Fourier Fingerprints of Ansatzes in Quantum Machine Learning (2508.20868v1)

Abstract: Typical schemes to encode classical data in variational quantum machine learning (QML) lead to quantum Fourier models with $\mathcal{O}(\exp(n))$ Fourier basis functions in the number of qubits. Despite this, in order for the model to be efficiently trainable, the number of parameters must scale as $\mathcal{O}(\mathrm{poly}(n))$. This imbalance implies the existence of correlations between the Fourier modes, which depend on the structure of the circuit. In this work, we demonstrate that this phenomenon exists and show cases where these correlations can be used to predict ansatz performance.
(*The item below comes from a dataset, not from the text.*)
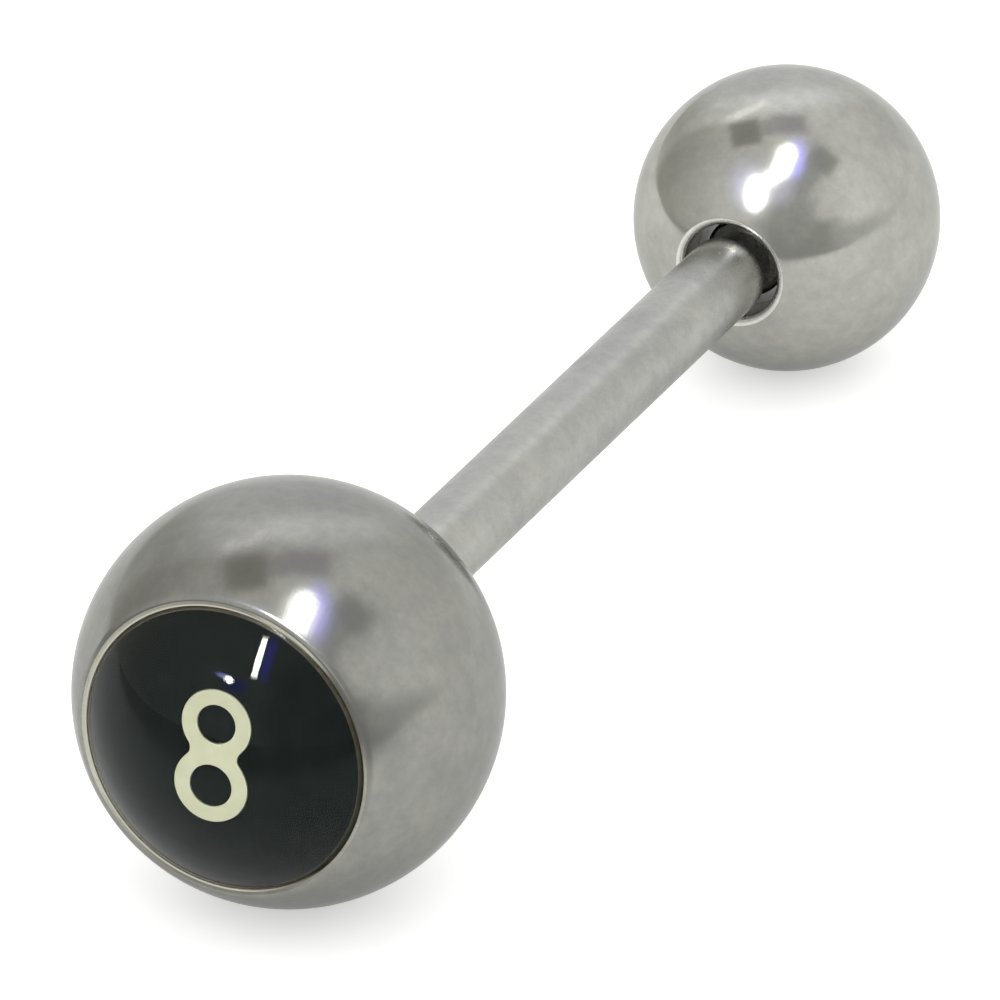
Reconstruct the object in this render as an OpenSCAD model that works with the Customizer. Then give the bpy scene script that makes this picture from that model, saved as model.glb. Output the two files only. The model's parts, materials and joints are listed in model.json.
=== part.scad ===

For several popular ansatzes, we numerically compute the Fourier coefficient correlations (FCCs) and construct the Fourier fingerprint, a visual representation of the correlation structure. We subsequently show how, for the problem of learning random Fourier series, the FCC correctly predicts relative performance of ansatzes whilst the widely-used expressibility metric does not. Finally, we demonstrate how our framework applies to the more challenging problem of jet reconstruction in high-energy physics. Overall, our results demonstrate how the Fourier fingerprint is a powerful new tool in the problem of optimal ansatz choice for QML.